This column first appeared in The Big Issue magazine. Journalism worth paying for.
A giant eye in an inky mass rose up of the water and beheld me. It was a humpback whale calf surfacing unexpectedly close to the prow of the boat where I stood. It was just a moment before it plunged again; but long enough for me to gasp out loud. A hundred years ago such an expedition from the California whaling port of Monterey, would have been armed with harpoons and saws to extract their monetary worth in oil, bone and blubber. But in 2014 it’s whale watching that brings in the crowds, and a marine biologist not a whale-hunter calling out the tell-tale spouts of a surfacing cetacean so tourists can marvel at their beauty.
If California is the ultimate American state, then Monterey and the surrounding coast embody the nation’s often contradictory environmental history; its ability to simultaneously celebrate and squander its natural resources. Electric cars in cities which destroyed most public transport; running energy guzzling driers when the sun shines almost every day because hanging washing up on lines is considered tacky.
80 years ago after whaling declines, Monterey was centre of a fishing industry. John Steinbeck’s Cannery Row immortalized in fiction the real stinking street, lined with canning factories where the plentiful shoals of anchovies and especially sardines were recklessly overfished – beyond human demand. Just in 1939 460,000 tons of sardines were caught. By the 1940s more than half the catch was being dried and powdered as fertilizer just to find some use for it. As Steinbeck wrote in the prologue to Cannery Row in 1945: “The whole street rumbles and groans and screams and rattles while the silver rivers of fish pour in out of the boats, and the boats rise higher and higher in the water until they are empty.” And then by the early 50s the fish stocks suddenly collapsed close to zero and the whole industry just closed down.

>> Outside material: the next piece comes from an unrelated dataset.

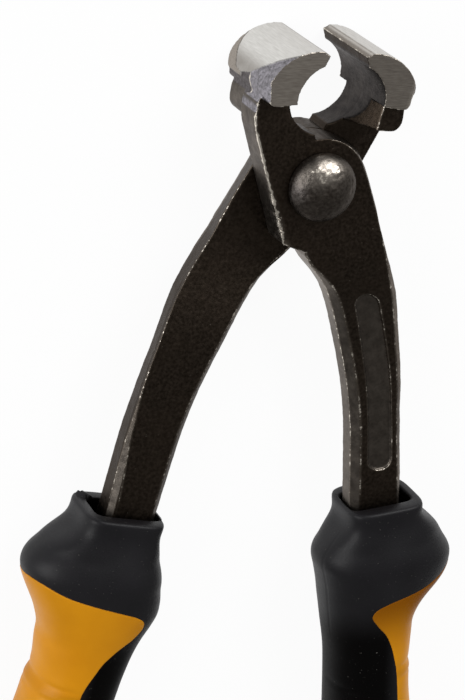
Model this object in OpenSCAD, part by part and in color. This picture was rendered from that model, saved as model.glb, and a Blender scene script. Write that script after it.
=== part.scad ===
// End cutting nippers: two forged levers, half lapped on one rivet, with two-material slip-on grips.
// The tool lies flat. Z is the pivot axis, Y points to the jaws, X goes across from handle to handle.
// Each lever is drawn closed, in a frame whose Z zero is the plane between the two laps.
// The rear lever is the front one turned half a turn about Y. The front lever bears the right handle.

/* [Pose] */
// Turn of each lever from the closed position, in degrees
open_angle = 8; // [0:0.5:18]

/* [Lap joint] */
// Thickness of each lapped cheek
cheek_t = 8.2; // [7:0.1:9.5]
// Clearance between the two cheeks
lap_gap = 0.1; // [0.04:0.02:0.2]
// Radius of the cheek round the pivot
cheek_r = 11.1; // [10.4:0.1:12]
// Height above the pivot at which each lever takes its full thickness
lap_y = 14.3; // [13.6:0.1:15.5]
// Depth of the cheek's tail below the pivot
tail_y = 15.8; // [15:0.1:16.6]

/* [Jaws] */
// Width of the jaws along the cutting edges
jaw_w = 24; // [20.4:0.2:26]
// Height of the cutting edge above the pivot
edge_y = 31.6; // [30.5:0.1:33]
// Gap between the closed cutting edges
edge_gap = 0.1; // [0.05:0.01:0.3]
// Width of the ground strip behind the cutting edge
strip_w = 1.5; // [1:0.1:2]
// Rise of the ground strip behind the cutting edge
strip_h = 1.15; // [0.6:0.05:1.4]
// Radius of the hollow between the jaws
throat_r = 8.8; // [8:0.1:9.2]
// Distance of the hollow's centre from the closing line
throat_x = 0.9; // [0.4:0.1:1.4]
// Height of the hollow's centre above the pivot
throat_y = 20.8; // [20.4:0.1:21.4]
// Radius of the ground outer face of the jaw
crown_r = 12.4; // [12:0.1:13]
// Distance of the crown's centre from the closing line
crown_x = 4; // [3.4:0.1:4.6]
// Height of the foot of the jaw's side faces above the pivot
foot_y = 21.2; // [20.6:0.1:22]
// Distance of the jaw's back from the closing line
back_x = 15.5; // [15:0.1:16.2]
// Width of the hammered facet at the back of the jaw on the lap side
facet_w = 1; // [0.6:0.1:2.4]
// Width of the rounded rim at the back of the jaw on the other side
rim_w = 2.6; // [1.2:0.1:3.4]
// Radius of the heel of the jaw's side faces
heel_r = 3.2; // [2:0.1:4]
// Room kept above the heel as a share of the jaw's back
heel_share = 0.9; // [0.7:0.05:0.95]

/* [Neck] */
// Distance of the widest point of the neck from the closing line
neck_x = 16.5; // [15.9:0.1:17]
// Height of the widest point of the neck above the pivot
neck_y = 17.6; // [17:0.1:18.6]
// Distance of the shoulder's inner end from the closing line, at the face
shoulder_x = 10; // [8.6:0.1:10.4]
// Inset of the neck's half beside the other lever's cheek
neck_inset = 0.7; // [0.3:0.1:1.2]
// Distance of the cheek's tail corner from the closing line
tail_x = 9; // [8.4:0.1:9.8]
// Rise of the sloping edge at the cheek's tail
tail_cut = 2.6; // [2:0.1:3.4]
// Radius of the bend at the neck
neck_r = 12; // [9:0.5:14]

/* [Shanks] */
// Width of the shank at the grip
shank_w = 12.4; // [11:0.1:13]
// Thickness of the shank at the grip
shank_t = 8; // [7:0.1:8.6]
// Distance of the shank's centre from the closing line where its bow ends
shank_x = 20.5; // [20:0.1:21.5]
// Distance below the pivot where the shank's bow ends
bow_y = 72; // [68:1:76]
// Radius of the bow's outer edge
bow_out_r = 157; // [154:1:166]
// Distance below the pivot above which the bow's outer edge is straight
bow_top_y = 25; // [20:1:30]
// Radius of the bow's inner edge
bow_in_r = 104; // [100:1:108]
// Distance below the pivot where the shank starts to leave its lap
set_y = 17; // [16:0.5:22]
// Distance below the pivot where the shank reaches the middle of the tool
set_end_y = 46; // [40:1:60]
// Chamfer along the shank's inner edges
inner_chamfer = 1.9; // [1:0.1:2.4]
// Chamfer along the shank's outer edges
outer_chamfer = 1.4; // [0.5:0.1:1.8]
// Distance below the pivot where the chamfers reach full size
chamfer_y = 30; // [24:1:36]
// Length of the tang inside the grip
tang_len = 96; // [80:1:104]
// Width of the tang at its tip
tang_tip_w = 7; // [6:0.1:8]
// Thickness of the tang at its tip
tang_tip_t = 5.6; // [5:0.1:6.4]

/* [Bare pad on the shank] */
// Distance below the pivot of the pad's upper end
pad_top_y = 29.5; // [27:0.5:34]
// Distance below the pivot of the pad's lower end
pad_end_y = 78; // [72:0.5:80]
// Width of the pad
pad_w = 5.8; // [4.4:0.1:6.6]
// Depth of the pad below the shank's face
pad_deep = 0.6; // [0.3:0.05:0.9]

/* [Rivet] */
// Diameter of the rivet's shank
rivet_d = 8; // [7:0.1:9]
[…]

For years the canneries – rough corrugated metal sheds – stood rusting, a testament to American greed. But visit it now and it’s a tourist destination anew and an eco-tourist one at that. The whale watching feeds off the crowds drawn to the Monterey Bay aquarium since 1984. Steve Packard – one of the founders of the computer giant Hewlett-Packard – spent millions to build one of the greatest marine research institutes in the world. In giant tanks sunfish, shark and turtles cruise by. Clouds of jellyfish as exotic as aliens, with names to match, egg-yolk, flower-hat and moon are framed in tanks with dramatic lighting like the celebrity attractions they are.
Further down the coast, past Big Sur, Hearst castle looms on a hilltop over the small town of San Simeon – an enduring symbol from the same age of a different kind of environmental arrogance. Its billionaire builder, publishing magnate William Randolph Hearst, inspired the film Citizen Kane. The mansion built to house his binge purchases of Gothic church pews, medieval ceilings and tapestries is a charmless though fascinating folly. In 1957 only 6 years after his death his family handed it over to the state to be run as a California Monument museum in lieu, one assumes of massive tax liabilities. Now as California struggles with a third successful year of severe drought, I was among the visitors rather cynical at having to pay 25 dollars to use stinking portable toilets while the luxury rose gardens in this symbol of arrogance were lovingly watered.
On a visit to John Steinbeck’s home town of Salinas, just 12 miles inland from Monterey, was ample chance to ponder these strange environmental contraditions further. Steinbeck was fascinated by the relationship between humans and the environment in this magical corner of California. The Salinas valley is still America’s salad bowl. But I saw fields of kale and lettuce, being watered all day in the sapping heat by giant sprinklers and tended by hunched over Latino labourers.
By the time I got to Los Angeles that there were shiny Tesla all-electric cars to try out in the fancy Santa Monica showroom. LA and the car. Don’t start me. But I kept thinking of Cannery Row. Inside the aquarium they’ve kept the giant cannery machines that boiled and steamed and sealed the sardines in tins. It’s a bit macabre in a way. All those living fish in a place that used to slice and dice them. But it’s a more honest reminder too, of the power of humans to learn to respect what it used to destroy.